Hi everyone

I have just come across this forum searching for information about Endometriosis, so thought I would introduce myself. I’m 29 and was diagnosed with endometriosis on the 17th March 2005.

While I had not been TTC at the time, I was sent to the OBGYN for a laparascopy to investigate my horrid periods. I honestly went in thinking they would find nothing and would tell me it was all in my head and I was just unlucky. In fact, the opposite happened and the doc told me I had severe endometriosis. My left ovary was attached to my bowel and there was endo throughout my pelvis, in the pouch of Douglas, all over my ovaries and uterus. They cleared it out during the surgery, however the most upsetting fact was that I was told I would need to have IVF for a pregnancy as both of my tubes were completely blocked (discovered from the doc doing the dye tests) due to the endo scarring. After seeing a fertility specialist, I apparently have about a 30% chance of conceiving which is better than nothing as the OBGYN told me I would not have much chance at all.

I chose not to take any of the drugs and treatments after the surgery and immediately stopped taking the pill (I thought I would not need it for contraception purposes anymore!) and just focused on having a healthy lifestyle. My pain virtually disappeared after the laparoscopy which I was amazed at because ever since day one of my periods I had had 20/10 pain (the gyn said I have probably had endo since then!). In the last 6 months my pain started to creep back again along with the mid cycle (more like all over the cycle) spotting so I went back onto the pill but found I did not like the side effects after having been off it for over a year. So now I am off it again and seeing how it goes, not so bad so far.

Anyway, throughout my drama, I was looking forward to trying to start a family and wanted to start IVF as soon but the other half did not want to. We are now no longer together as this was a big factor that pulled us apart. He said he wanted kids, then said he didn’t and then when I found out I couldn’t, he changed his mind again and said he did. I think he was more confused than I was!
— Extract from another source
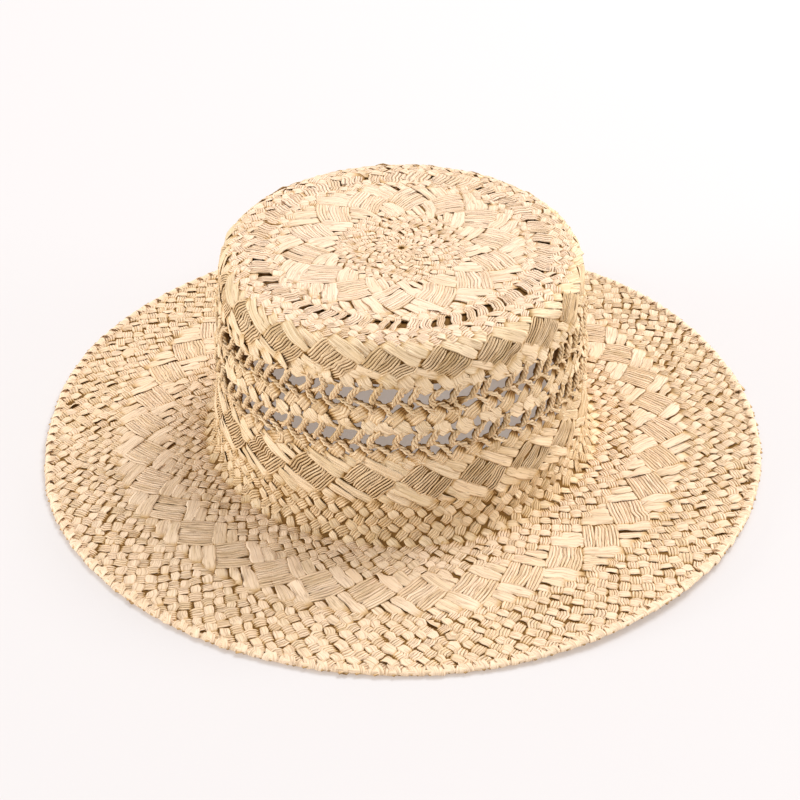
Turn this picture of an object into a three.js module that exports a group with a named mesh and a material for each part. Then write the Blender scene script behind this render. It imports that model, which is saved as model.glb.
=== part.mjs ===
// A flat-top straw hat, woven in one piece from the tip out to the edge of the brim.
// It is cut into four solids where the weave turns: tip, crown wall, brim and turned edge.
// Units are millimetres, +Z is up, the brim stands on Z = 0 and the hat's axis is the Z axis.
// The front of the hat looks towards -Y.

import * as THREE from "three";
import { mergeVertices } from "three/addons/utils/BufferGeometryUtils.js";

// Outline of the outer surface
const brimRadius = 182.5;
const hatHeight = 108;
const shoulderRadius = 88;
const baseRadius = 95.5;
const shoulderCurve = 10;
const baseCurve = 6;
const brimRise = 2;

// Wall and edge
const strawThickness = 2.2;
const edgeWidth = 5;
const edgeThickness = 3;
const edgeChamfer = 0.8;
const pieceGap = 0.3;
const tipSag = 1.2;

// Openwork rows in the crown wall
const strandPitch = 9.15;
const gapWidth = 5.8;
const gapHeight = 8;
const upperRowHeight = 79;
const lowerRowHeight = 56.5;
const rowRipple = 3;

// Hand-made unevenness of the brim
const brimLift = 2.6;
const brimPull = 2.8;

// Each row is one wave of the brim: where it is and how wide, in degrees,
// and its shares of the lift off the floor and of the pull towards the crown.
const brimWaves = [
  { at: 180, spread: 26, lift: 0.5, pull: 1.0 },
  { at: -48, spread: 36, lift: 1.0, pull: -0.4 },
  { at: 40, spread: 30, lift: 0.6, pull: 0.0 },
  { at: 112, spread: 24, lift: 0.4, pull: 0.0 },
];

// Corners of one gap in the openwork, as shares of its width and height
const gapCorners = [
  { across: -0.5, up: -0.22 },
  { across: 0, up: -0.5 },
  { across: 0.5, up: -0.22 },
  { across: 0.5, up: 0.22 },
  { across: 0, up: 0.5 },
  { across: -0.5, up: 0.22 },
];

const arcSteps = 4;
const columnsPerStrand = 2;

// Strands counted round the middle of the crown wall
const strandCount = Math.round((Math.PI * (shoulderRadius + baseRadius)) / strandPitch);
const shoulderHeight = hatHeight - shoulderCurve;
const brimTopAtEdge = (edgeThickness + strawThickness) / 2;
const baseHeight = brimTopAtEdge + brimRise;
const brimEnd = brimRadius - edgeWidth - pieceGap;
const taper = (baseRadius - shoulderRadius) / (shoulderHeight - baseHeight);

// Radius of the outer surface of the crown wall at a height
function wallRadius(height) {
  return shoulderRadius + (shoulderHeight - height) * taper;
}

// Arc that rounds the corner between two straight stretches
function roundedCorner(before, corner, after, radius) {
  const toBefore = before.clone().sub(corner).normalize();
  const toAfter = after.clone().sub(corner).normalize();
  const halfAngle = Math.acos(toBefore.dot(toAfter)) / 2;
  const bisector = toBefore.clone().add(toAfter).normalize();
  const centre = corner.clone().addScaledVector(bisector, radius / Math.sin(halfAngle));
  const reach = radius / Math.tan(halfAngle);
  const start = corner.clone().addScaledVector(toBefore, reach).sub(centre);
  const end = corner.clone().addScaledVector(toAfter, reach).sub(centre);
  const sweep = Math.atan2(start.x * end.y - start.y * end.x, start.dot(end));
  const points = [];
  for (let step = 0; step <= arcSteps; step += 1) {
    const turned = start.clone().rotateAround(new THREE.Vector2(), (sweep * step) / arcSteps);
    points.push(centre.clone().add(turned));
  }
  return points;
}

// Points of a line moved sideways, to its right as it runs
function offsetLine(line, distance) {
  return line.map((point, index) => {
    const previous = line[Math.max(index - 1, 0)];
    const next = line[Math.min(index + 1, line.length - 1)];
    const along = next.clone().sub(previous).normalize();
    return new THREE.Vector2(point.x + along.y * distance, point.y - along.x * distance);
  });
}

// Closed section of a wall: its outer line out, and its inner line back
function wallSection(outerLine) {
  return [...outerLine, ...offsetLine(outerLine, strawThickness).reverse()];
}

// Geometry from corner positions and triangles, with shared corners merged
// and the triangles dropped that the axis has closed up
function closedGeometry(positions, triangles) {
  const loose = new THREE.BufferGeometry();
  loose.setAttribute("position", new THREE.Float32BufferAttribute(positions, 3));
  loose.setIndex(triangles);
  const merged = mergeVertices(loose, 1e-4);
  const corners = merged.index.array;
  const kept = [];
  for (let first = 0; first < corners.length; first += 3) {
    const [a, b, c] = corners.slice(first, first + 3);
    if (a !== b && b !== c && c !== a) {
      kept.push(a, b, c);
    }
  }
  merged.setIndex(kept);
  merged.computeVertexNormals();
  return merged;
}

// How far the waves lift or pull the brim's edge at an angle
function waveShare(angle, column) {
  return brimWaves.reduce((sum, wave) => {
    const apart = THREE.MathUtils.euclideanModulo(angle - wave.at + 180, 360) - 180;
    const near = Math.min(Math.abs(apart) / wave.spread, 1);
    return sum + wave[column] * Math.cos((near * Math.PI) / 2) ** 2;
  }, 0);
}

// Point of a section turned to an angle. The waves grow from the crown out to the edge.
function turnedPoint(point, angle) {
  const share = Math.max((point.x - baseRadius) / (brimRadius - baseRadius), 0);
  const degrees = THREE.MathUtils.radToDeg(angle);
  const radius = point.x - brimPull * share * waveShare(degrees, "pull");
  const height = point.y + brimLift * share * share * waveShare(degrees, "lift");
  return [radius * Math.cos(angle), radius * Math.sin(angle), height];
}

// Solid of revolution of a closed section that runs clockwise in radius and height
function turned(section) {
  const positions = [];
  const triangles = [];
  for (let column = 0; column < strandCount; column += 1) {
    const angle = (2 * Math.PI * column) / strandCount;
    section.forEach((point) => positions.push(...turnedPoint(point, angle)));
  }
  const rows = section.length;
  for (let column = 0; column < strandCount; column += 1) {
    const nextColumn = (column + 1) % strandCount;
    for (let row = 0; row < rows; row += 1) {
      const nextRow = (row + 1) % rows;
      const a = column * rows + row;
      const b = nextColumn * rows + row;
      const c = nextColumn * rows + nextRow;
      const d = column * rows + nextRow;
      triangles.push(a, c, b, a, d, c);
    }
  }
  return closedGeometry(positions, triangles);
}

// Corners of the straight outline: the top's rim, the crown's foot and the brim's end
const topCorner = new THREE.Vector2(wallRadius(hatHeight), hatHeight);
const footCorner = new THREE.Vector2(baseRadius, baseHeight);
const brimCorner = new THREE.Vector2(brimEnd, brimTopAtEdge);

// Section of the flat tip, sagging a little in the middle, with its rounded shoulder
function tipSection() {
  const centre = new THREE.Vector2(0, hatHeight - tipSag);
  const shoulder = roundedCorner(new THREE.Vector2(0, hatHeight), topCorner, footCorner, shoulderCurve);
  const halfWay = new THREE.Vector2(shoulder[0].x / 2, hatHeight - tipSag / 2);
  return wallSection([centre, halfWay, ...shoulder]);
}

// Section of the brim, with the curve that turns it up to the crown wall
function brimSection() {
  const turn = roundedCorner(topCorner, footCorner, brimCorner, baseCurve);
  const middle = turn[arcSteps].clone().lerp(brimCorner, 0.5);
  return wallSection([...turn, middle, brimCorner]);
}

// Lowest height of the tip's shoulder and highest of the brim's curve, less the gap to each
function wallEnds() {
  const shoulder = tipSection().map((point) => point.y);
  const turn = brimSection().map((point) => point.y);
  return { top: Math.min(...shoulder) - pieceGap, bottom: Math.max(...turn) + pieceGap };
}

// Tapered crown wall with its two rows of gaps. Each strand has two columns of the skin.
function crownWall() {
  const ends = wallEnds();
  const positions = [];
  const triangles = [];
  const skins = [0, strawThickness];
  const cellHeight = gapHeight + strawThickness;

  // Adds a point of the outer or inner skin and returns its number
  function skinPoint(strands, height, skin) {
    const angle = (2 * Math.PI * strands) / strandCount;
    const ripple = -rowRipple * Math.cos(2 * angle);
    const reach = Math.min((ends.top - height) / cellHeight, (height - ends.bottom) / cellHeight, 1);
    const level = height + ripple * reach;
    const radius = wallRadius(level) - skins[skin];
    positions.push(radius * Math.cos(angle), radius * Math.sin(angle), level);
    return positions.length / 3 - 1;
  }

  function quad(a, b, c, d) {
    triangles.push(a, b, c, a, c, d);
  }

  // Plain stretch of one skin between two heights, in one column
  function plainColumn(left, right, low, high, skin) {
    const a = skinPoint(left, low, skin);
    const b = skinPoint(right, low, skin);
    const c = skinPoint(right, high, skin);
    const d = skinPoint(left, high, skin);
    if (skin === 0) {
      quad(a, b, c, d);
    } else {
      quad(d, c, b, a);
    }
  }

  // One strand's width of a row, on both skins, with the gap cut through
  function gapCell(strand, rowHeight) {
    const pitch = (2 * Math.PI * wallRadius(rowHeight)) / strandCount;
    const frame = [
      [0, -1],
      [0.5, -1],
      [1, -1],
      [1, 1],
      [0.5, 1],
      [0, 1],
    ];
    const rings = skins.map((_, skin) => ({
      outside: frame.map(([across, side]) =>
        skinPoint(strand + across, rowHeight + (side * cellHeight) / 2, skin),
      ),
      inside: gapCorners.map(({ across, up }) =>
        skinPoint(strand + 0.5 + (across * gapWidth) / pitch, rowHeight + up * gapHeight, skin),
      ),
    }));
    frame.forEach((_, corner) => {
      const next = (corner + 1) % frame.length;
      const [front, back] = rings;
      quad(front.outside[corner], front.outside[next], front.inside[next], front.inside[corner]);
      quad(back.outside[next], back.outside[corner], back.inside[corner], back.inside[next]);
      quad(front.inside[corner], front.inside[next], back.inside[next], back.inside[corner]);
    });
  }

  const rowHeights = [lowerRowHeight, upperRowHeight];
  const levels = [ends.bottom];
  rowHeights.forEach((height) => levels.push(height - cellHeight / 2, height + cellHeight / 2));
  levels.push(ends.top);

  for (let strand = 0; strand < strandCount; strand += 1) {
    rowHeights.forEach((height) => gapCell(strand, height));
    for (let half = 0; half < columnsPerStrand; half += 1) {
      const left = strand + half / columnsPerStrand;
      const right = strand + (half + 1) / columnsPerStrand;
      for (let level = 0; level < levels.length; level += 2) {
        plainColumn(left, right, levels[level], levels[level + 1], 0);
        plainColumn(left, right, levels[level], levels[level + 1], 1);
      }
      quad(
        skinPoint(left, ends.top, 0),
        skinPoint(right, ends.top, 0),
        skinPoint(right, ends.top, 1),
        skinPoint(left, ends.top, 1),
      );
      quad(
        skinPoint(left, ends.bottom, 1),
        skinPoint(right, ends.bottom, 1),
        skinPoint(right, ends.bottom, 0),
        skinPoint(left, ends.bottom, 0),
      );
    }
  }
  return closedGeometry(positions, triangles);
}

// Turned edge: a flat-footed ring with its corners taken off
function turnedEdge() {
  const outside = brimRadius;
  const inside = brimRadius - edgeWidth;
  const section = [
    new THREE.Vector2(inside, edgeChamfer),
    new THREE.Vector2(inside, edgeThickness - edgeChamfer),
    new THREE.Vector2(inside + edgeChamfer, edgeThickness),
    new THREE.Vector2(outside - edgeChamfer, edgeThickness),
    new THREE.Vector2(outside, edgeThickness - edgeChamfer),
    new THREE.Vector2(outside, edgeChamfer),
    new THREE.Vector2(outside - edgeChamfer, 0),
    new THREE.Vector2(inside + edgeChamfer, 0),
  ];
  return turned(section);
}

function strawMesh(name, geometry, colour) {
  const material = new THREE.MeshStandardMaterial({ color: colour, roughness: 0.8, metalness: 0 });
  const mesh = new THREE.Mesh(geometry, material);
  mesh.name = name;
  return mesh;
}

const hat = new THREE.Group();
hat.add(
  strawMesh("crown_tip", turned(tipSection()), 0xe0cba6),
  strawMesh("crown_wall", crownWall(), 0xd6be95),
  strawMesh("brim", turned(brimSection()), 0xdec8a3),
  strawMesh("brim_edge", turnedEdge(), 0xd2b88e),
);

export default hat;
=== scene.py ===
import math
from collections import namedtuple
from typing import NamedTuple

import bpy
import numpy as np
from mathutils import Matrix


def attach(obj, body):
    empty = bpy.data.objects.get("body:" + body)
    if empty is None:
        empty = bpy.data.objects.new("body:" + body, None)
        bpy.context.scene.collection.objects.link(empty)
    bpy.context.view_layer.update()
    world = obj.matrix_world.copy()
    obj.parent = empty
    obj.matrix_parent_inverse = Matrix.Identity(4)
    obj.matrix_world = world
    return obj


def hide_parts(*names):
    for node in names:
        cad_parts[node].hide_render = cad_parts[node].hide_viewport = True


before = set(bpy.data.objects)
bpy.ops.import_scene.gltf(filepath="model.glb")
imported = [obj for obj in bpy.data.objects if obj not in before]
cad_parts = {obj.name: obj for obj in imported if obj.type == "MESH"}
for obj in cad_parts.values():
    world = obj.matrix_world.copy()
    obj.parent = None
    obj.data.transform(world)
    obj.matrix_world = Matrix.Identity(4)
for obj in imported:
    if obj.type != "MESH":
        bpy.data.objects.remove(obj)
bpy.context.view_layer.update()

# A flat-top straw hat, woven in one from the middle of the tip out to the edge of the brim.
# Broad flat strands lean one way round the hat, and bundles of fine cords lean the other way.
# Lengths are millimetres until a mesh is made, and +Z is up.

MM = 0.001
TURN = 2 * math.pi

# Outline of the outer surface, as in the part
BRIM_RADIUS = 182.5
HAT_HEIGHT = 108.0
SHOULDER_RADIUS = 88.0
BASE_RADIUS = 95.5
SHOULDER_CURVE = 10.0
BASE_CURVE = 6.0
BRIM_RISE = 2.0
STRAW_THICKNESS = 2.2
EDGE_THICKNESS = 3.0
TIP_SAG = 1.2
ROW_RIPPLE = 3.0
GAP_HEIGHT = 8.0

# Strands are added outwards in groups, so that the weave keeps its scale
STRAND_GROUP = 21
WALL_STRANDS = 3 * STRAND_GROUP
OUTER_STRANDS = 7 * STRAND_GROUP

# Hand-made unevenness of the brim, as in the part
BRIM_LIFT = 2.6
BRIM_PULL = 2.8
Wave = namedtuple("Wave", "at spread lift pull")
BRIM_WAVES = [
    Wave(180, 26, 0.5, 1.0),
    Wave(-48, 36, 1.0, -0.4),
    Wave(40, 30, 0.6, 0.0),
    Wave(112, 24, 0.4, 0.0),
]

SHOULDER_HEIGHT = HAT_HEIGHT - SHOULDER_CURVE
BRIM_TOP = (EDGE_THICKNESS + STRAW_THICKNESS) / 2
BASE_HEIGHT = BRIM_TOP + BRIM_RISE
FOOT_TOP = BASE_HEIGHT + BASE_CURVE
TAPER = (BASE_RADIUS - SHOULDER_RADIUS) / (SHOULDER_HEIGHT - BASE_HEIGHT)


# Outline and surface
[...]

But a few months after I found out he wasn’t quite honest with his vows if you know what I mean and I guess that was the beginning of the end of us.

I think it is all worked out for the best though because now I have a wonderful loving partner who really appreciates me and knows all about my endometriosis and even though we are not yet at the stage of starting a family, I know he will be there for me if we have to go through IVF one day.

Well, that’s my story, sorry for long ramble. I am always keen to read about endometriosis and other people’s stories and how they are coping with it. I have read Dr Susan Evan’s book ‘Endometriosis and Other Pelvic Pain’ so many times always trying to find more information out of it. I just want to give my body the best chance of conceiving when the time comes.

It has been interesting reading all the threads so far.